How many true bypass pedals can I use before needing a buffer?
Around 5 true bypass pedals is typically the threshold where you’ll notice tone degradation, especially with standard cable lengths. However, total cable length matters more than pedal count – if you’re using over 20 feet of cable (guitar + patches + amp cable), you’ll benefit from buffering even with fewer pedals. Test your specific setup by listening for treble loss.
Which guitar pedals have true bypass?
Popular true bypass pedals include ProCo Rat 2, EHX Big Muff Pi, MXR Phase 90, JHS Morning Glory, most boutique overdrives, and newer Strymon pedals with switchable modes. Many modern pedals offer relay-based true bypass instead of mechanical switching. Boss pedals use buffered bypass, while TC Electronic and Strymon often provide switchable bypass options for maximum flexibility.
Does true bypass really sound better than buffered bypass?
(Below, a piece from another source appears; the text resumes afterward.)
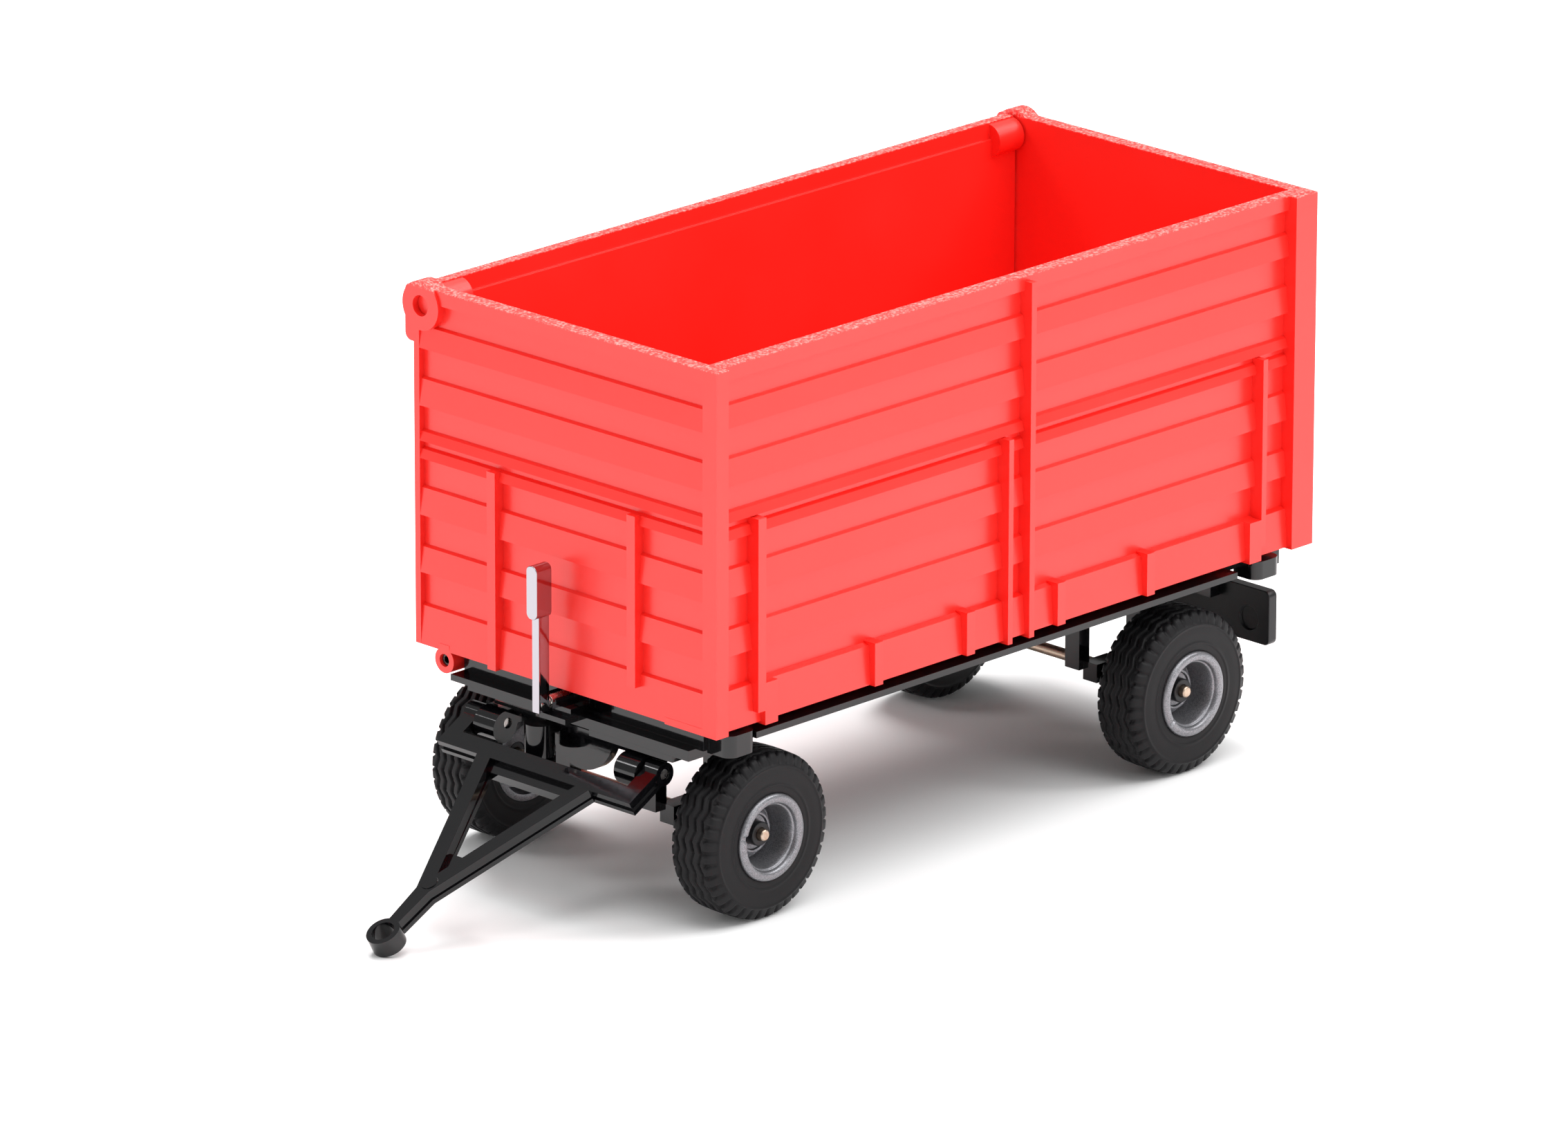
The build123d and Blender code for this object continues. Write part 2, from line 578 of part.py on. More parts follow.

Neither sounds universally better. It depends on your specific setup. True bypass maintains signal purity in short chains but can cause tone loss in longer setups. Quality buffered bypass prevents signal degradation and often sounds better in complex rigs. The best approach combines both strategically: buffers where you need signal strength, true bypass where you want purity.